───── Data segment

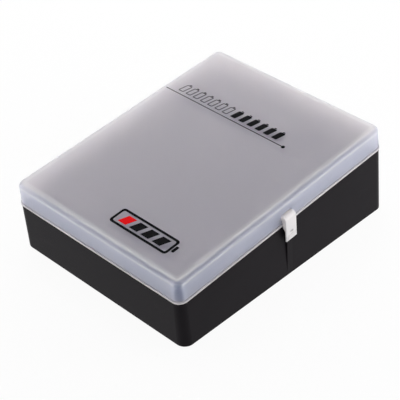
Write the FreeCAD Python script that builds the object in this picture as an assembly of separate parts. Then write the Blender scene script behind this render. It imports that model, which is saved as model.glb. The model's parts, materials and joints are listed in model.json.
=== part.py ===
"""Battery storage case: a wedge-shaped black base with trays for cells, and a hinged, latched, frosted lid.

Millimetres. The case has its own frame, in which every piece is drawn: X runs across it from the hinge side
to the latch side, Y along it from the shallow front to the deep rear, and Z square to the lid, with z = 0 at
the seam between base and lid. The whole case is then tilted about X until its underside is level. The
finished model's origin is the centre of the underside, with +Z up.
"""
import FreeCAD, Part
import math
import os
from FreeCAD import Placement, Rotation, Vector

# Case
CASE_WIDTH = 150.0        # across the seam, hinge side to latch side
CASE_LENGTH = 194.0       # along the seam, front to rear
FRONT_DEPTH = 36.2        # seam to underside at the front
REAR_DEPTH = 52.0         # seam to underside at the rear
LID_HEIGHT = 17.5
BASE_FLARE = 0.0203       # the base grows outwards by this much for each mm below the seam
LID_DRAFT = 0.0488        # the lid narrows by this much for each mm above the seam
CORNER_R = 6.0
LID_TOP_R = 3.3
BASE_WALL = 2.0
LID_WALL = 1.8
LID_TOP = 1.6
SEAM_GAP = 0.3            # open seam between the two rims
GAP = 0.3                 # clearance between pieces that move past each other
SLACK = 0.15              # clearance round a piece that is pushed into place

# Rims
LID_BAND_HEIGHT = 1.2     # raised band round the lid's lower rim
LID_BAND_PROUD = 0.4
RIM_INSET = 3.1           # inner face of the base's thickened rim and of its lip
RIM_DEPTH = 4.0
LIP_HEIGHT = 2.0          # lip on the base that stands inside the lid
LIP_INSET = LID_WALL + 0.4

# Bottom plate and feet
PLATE_THICKNESS = 1.4
FOOT_R = 6.0
FOOT_THICKNESS = 1.4
FOOT_RECESS = 0.6
FOOT_INSET = 14.0         # foot's centre in from the sides of the case
FOOT_EDGE_R = 0.35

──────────

§ Set exercise
Give the material above again, word for word.

§ Result of the task
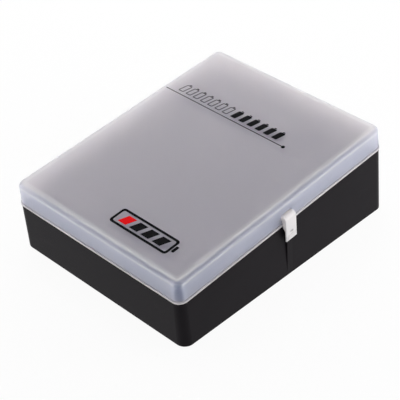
Write the FreeCAD Python script that builds the object in this picture as an assembly of separate parts. Then write the Blender scene script behind this render. It imports that model, which is saved as model.glb. The model's parts, materials and joints are listed in model.json.
=== part.py ===
"""Battery storage case: a wedge-shaped black base with trays for cells, and a hinged, latched, frosted lid.

Millimetres. The case has its own frame, in which every piece is drawn: X runs across it from the hinge side
to the latch side, Y along it from the shallow front to the deep rear, and Z square to the lid, with z = 0 at
the seam between base and lid. The whole case is then tilted about X until its underside is level. The
finished model's origin is the centre of the underside, with +Z up.
"""
import FreeCAD, Part
import math
import os
from FreeCAD import Placement, Rotation, Vector

# Case
CASE_WIDTH = 150.0        # across the seam, hinge side to latch side
CASE_LENGTH = 194.0       # along the seam, front to rear
FRONT_DEPTH = 36.2        # seam to underside at the front
REAR_DEPTH = 52.0         # seam to underside at the rear
LID_HEIGHT = 17.5
BASE_FLARE = 0.0203       # the base grows outwards by this much for each mm below the seam
LID_DRAFT = 0.0488        # the lid narrows by this much for each mm above the seam
CORNER_R = 6.0
LID_TOP_R = 3.3
BASE_WALL = 2.0
LID_WALL = 1.8
LID_TOP = 1.6
SEAM_GAP = 0.3            # open seam between the two rims
GAP = 0.3                 # clearance between pieces that move past each other
SLACK = 0.15              # clearance round a piece that is pushed into place

# Rims
LID_BAND_HEIGHT = 1.2     # raised band round the lid's lower rim
LID_BAND_PROUD = 0.4
RIM_INSET = 3.1           # inner face of the base's thickened rim and of its lip
RIM_DEPTH = 4.0
LIP_HEIGHT = 2.0          # lip on the base that stands inside the lid
LIP_INSET = LID_WALL + 0.4

# Bottom plate and feet
PLATE_THICKNESS = 1.4
FOOT_R = 6.0
FOOT_THICKNESS = 1.4
FOOT_RECESS = 0.6
FOOT_INSET = 14.0         # foot's centre in from the sides of the case
FOOT_EDGE_R = 0.35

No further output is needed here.